--- Written problem ---
Give every entry again, word for word.

--- Material supplied ---
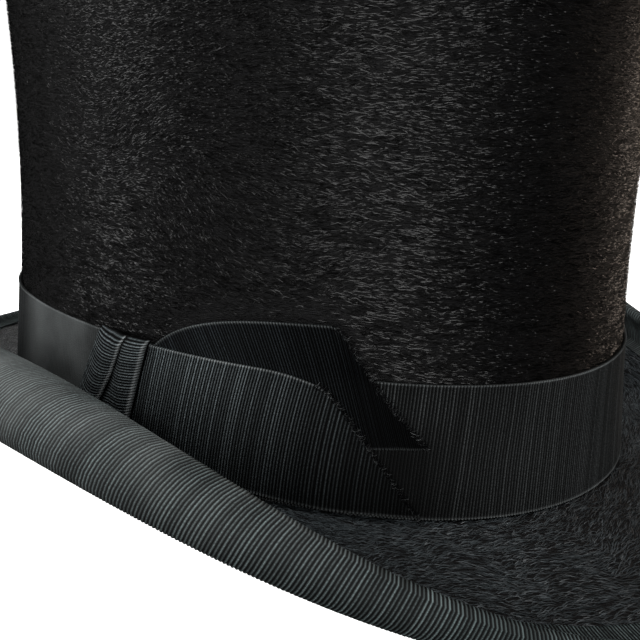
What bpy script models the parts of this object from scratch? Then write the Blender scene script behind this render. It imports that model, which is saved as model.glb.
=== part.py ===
"""A silk plush top hat: stiffened shells for crown, tip and brim, plush and cloth covers, a rolled
brim bound with ribbon, a ribbon band with a flat bow on the wearer's left, and a lining and a
leather sweatband inside.

Metres, +Z up. The front of the hat is -Y, the wearer's left is +X, and the brim's lowest points,
at its front and back, stand on z = 0.

Every wall of the hat is a stack of thin layers that never touch. A layer of the crown is given by
its depth inside the bow's outer face, and a layer of the brim by its height above the underside.
"""

import math

import bmesh
import bpy
from mathutils import Vector

STATIONS = 40  # sections round the oval; a multiple of 4 puts one on each axis
GAP = 0.0003  # clearance between two layers

# Crown. Its oval is measured on the bow's outer face at the waist.
OVAL_HALF_WIDTH = 0.0851
OVAL_HALF_LENGTH = 0.1031
CROWN_HEIGHT = 0.152  # from the brim up to the plush on the tip
WAIST_HEIGHT = 0.048  # the narrowest level
FOOT_FLARE = 0.00135  # how far the crown widens below the waist
BELL_FLARE = 0.0082  # how far it widens above it
SADDLE = 0.0042  # the crown's foot is this much higher at its sides
SADDLE_FADE = 3  # power of the height by which the saddle fades towards the flat tip

# Thickness of each layer, from the outside in
TAIL_RIBBON = 0.0005
BAND_RIBBON = 0.0006
CROWN_PLUSH = 0.0010
CROWN_SHELL = 0.0016
LINING_CLOTH = 0.0005
LEATHER = 0.0010
TIP_PLUSH = 0.0008
TIP_SHELL = 0.0016

# Brim layers, from the underside up
BINDING_RIBBON = 0.0004
UNDER_CLOTH = 0.0004
BRIM_SHELL = 0.0012
BRIM_PLUSH = 0.0005

# Brim shape. The roll is turned about a centre line, an oval above the brim's outer edge.
BRIM_DIP = 0.0114  # the brim's front and back hang this far below the crown's foot
SIDE_RISE = 0.0287  # the underside of the roll at the sides, above that at the front
SIDE_POWER = 3.54  # how quickly the sides rise from the flat front and back
ROLL_HALF_WIDTH = 0.1116
ROLL_HALF_LENGTH = 0.1467
ROLL_RADIUS_SIDE = 0.0089
ROLL_RADIUS_END = 0.0055
ROLL_TURN_SIDE = math.radians(185)
ROLL_TURN_END = math.radians(75)
ROLL_TURN_POWER = 0.7
BRIM_SLOPE_SIDE = math.radians(33)  # where the brim runs into the roll
BRIM_SLOPE_END = math.radians(-8)
FOOT_SLOPE_SIDE = math.radians(10)  # where it leaves the crown
FOOT_SLOPE_END = math.radians(-14)
INNER_SHARE_SIDE = 0.075  # share of the flat part where the brim shell's inner edge clears the crown
INNER_SHARE_END = 0.045
COLLAR_SHARE_SIDE = 0.125  # and where the plush clears the collar
COLLAR_SHARE_END = 0.07
FLAT_SHARES = (0.3, 0.6, 0.88)  # sections across the flat part, outside the collar
ROLL_STEPS = 6
COLLAR_HEIGHT = 0.013  # the strip that joins the brim shell to the crown shell

# Binding
BINDING_EDGE = FLAT_SHARES[-1]  # where both plies start on the flat part
NOSE_STEPS = 3

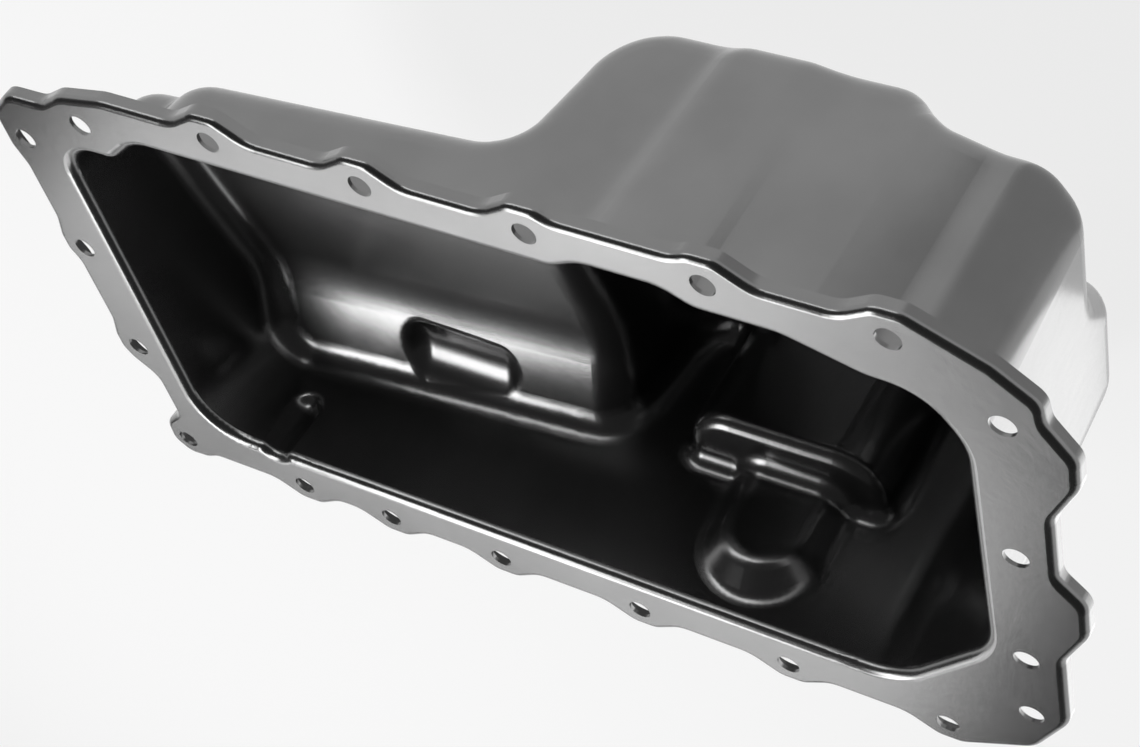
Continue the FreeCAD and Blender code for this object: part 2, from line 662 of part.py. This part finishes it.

--- Exercise output ---
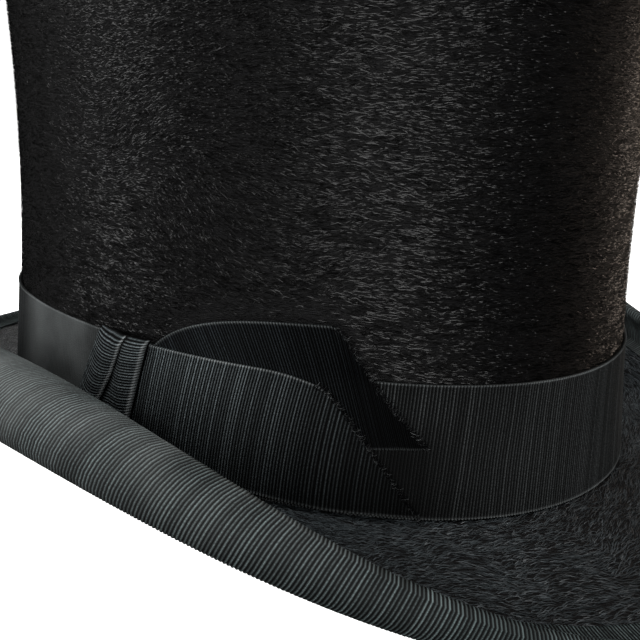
What bpy script models the parts of this object from scratch? Then write the Blender scene script behind this render. It imports that model, which is saved as model.glb.
=== part.py ===
"""A silk plush top hat: stiffened shells for crown, tip and brim, plush and cloth covers, a rolled
brim bound with ribbon, a ribbon band with a flat bow on the wearer's left, and a lining and a
leather sweatband inside.

Metres, +Z up. The front of the hat is -Y, the wearer's left is +X, and the brim's lowest points,
at its front and back, stand on z = 0.

Every wall of the hat is a stack of thin layers that never touch. A layer of the crown is given by
its depth inside the bow's outer face, and a layer of the brim by its height above the underside.
"""

import math

import bmesh
import bpy
from mathutils import Vector

STATIONS = 40  # sections round the oval; a multiple of 4 puts one on each axis
GAP = 0.0003  # clearance between two layers

# Crown. Its oval is measured on the bow's outer face at the waist.
OVAL_HALF_WIDTH = 0.0851
OVAL_HALF_LENGTH = 0.1031
CROWN_HEIGHT = 0.152  # from the brim up to the plush on the tip
WAIST_HEIGHT = 0.048  # the narrowest level
FOOT_FLARE = 0.00135  # how far the crown widens below the waist
BELL_FLARE = 0.0082  # how far it widens above it
SADDLE = 0.0042  # the crown's foot is this much higher at its sides
SADDLE_FADE = 3  # power of the height by which the saddle fades towards the flat tip

# Thickness of each layer, from the outside in
TAIL_RIBBON = 0.0005
BAND_RIBBON = 0.0006
CROWN_PLUSH = 0.0010
CROWN_SHELL = 0.0016
LINING_CLOTH = 0.0005
LEATHER = 0.0010
TIP_PLUSH = 0.0008
TIP_SHELL = 0.0016

# Brim layers, from the underside up
BINDING_RIBBON = 0.0004
UNDER_CLOTH = 0.0004
BRIM_SHELL = 0.0012
BRIM_PLUSH = 0.0005

# Brim shape. The roll is turned about a centre line, an oval above the brim's outer edge.
BRIM_DIP = 0.0114  # the brim's front and back hang this far below the crown's foot
SIDE_RISE = 0.0287  # the underside of the roll at the sides, above that at the front
SIDE_POWER = 3.54  # how quickly the sides rise from the flat front and back
ROLL_HALF_WIDTH = 0.1116
ROLL_HALF_LENGTH = 0.1467
ROLL_RADIUS_SIDE = 0.0089
ROLL_RADIUS_END = 0.0055
ROLL_TURN_SIDE = math.radians(185)
ROLL_TURN_END = math.radians(75)
ROLL_TURN_POWER = 0.7
BRIM_SLOPE_SIDE = math.radians(33)  # where the brim runs into the roll
BRIM_SLOPE_END = math.radians(-8)
FOOT_SLOPE_SIDE = math.radians(10)  # where it leaves the crown
FOOT_SLOPE_END = math.radians(-14)
INNER_SHARE_SIDE = 0.075  # share of the flat part where the brim shell's inner edge clears the crown
INNER_SHARE_END = 0.045
COLLAR_SHARE_SIDE = 0.125  # and where the plush clears the collar
COLLAR_SHARE_END = 0.07
FLAT_SHARES = (0.3, 0.6, 0.88)  # sections across the flat part, outside the collar
ROLL_STEPS = 6
COLLAR_HEIGHT = 0.013  # the strip that joins the brim shell to the crown shell

# Binding
BINDING_EDGE = FLAT_SHARES[-1]  # where both plies start on the flat part
NOSE_STEPS = 3

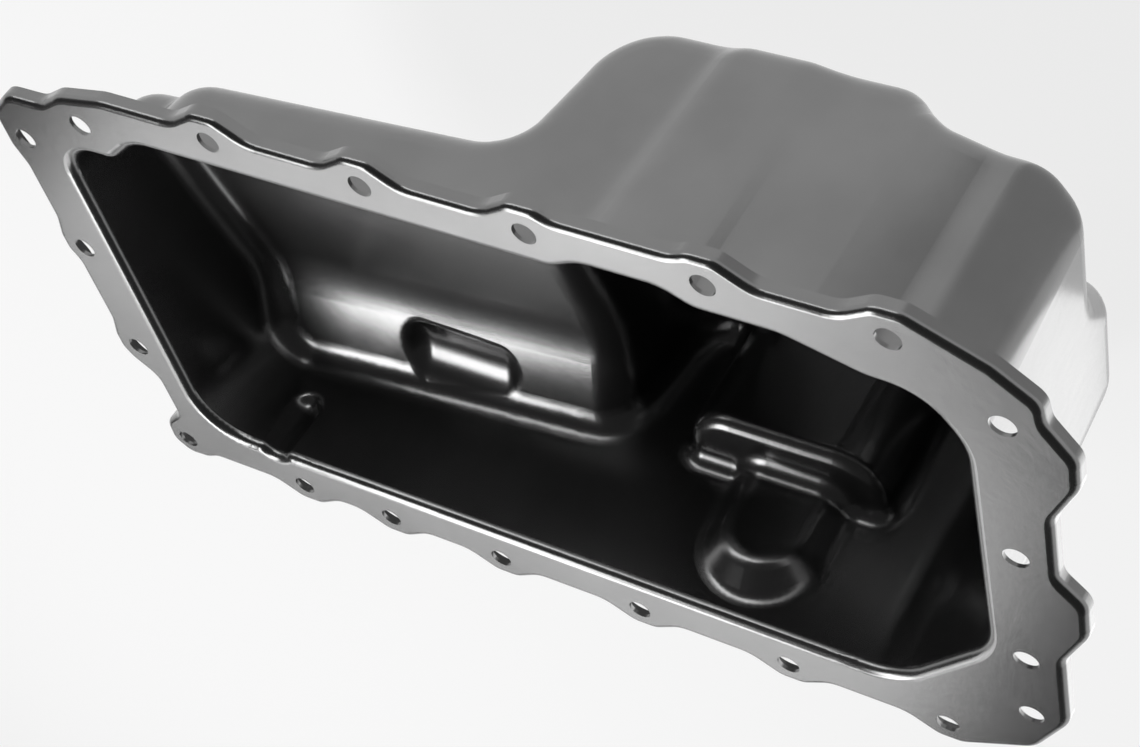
Continue the FreeCAD and Blender code for this object: part 2, from line 662 of part.py. This part finishes it.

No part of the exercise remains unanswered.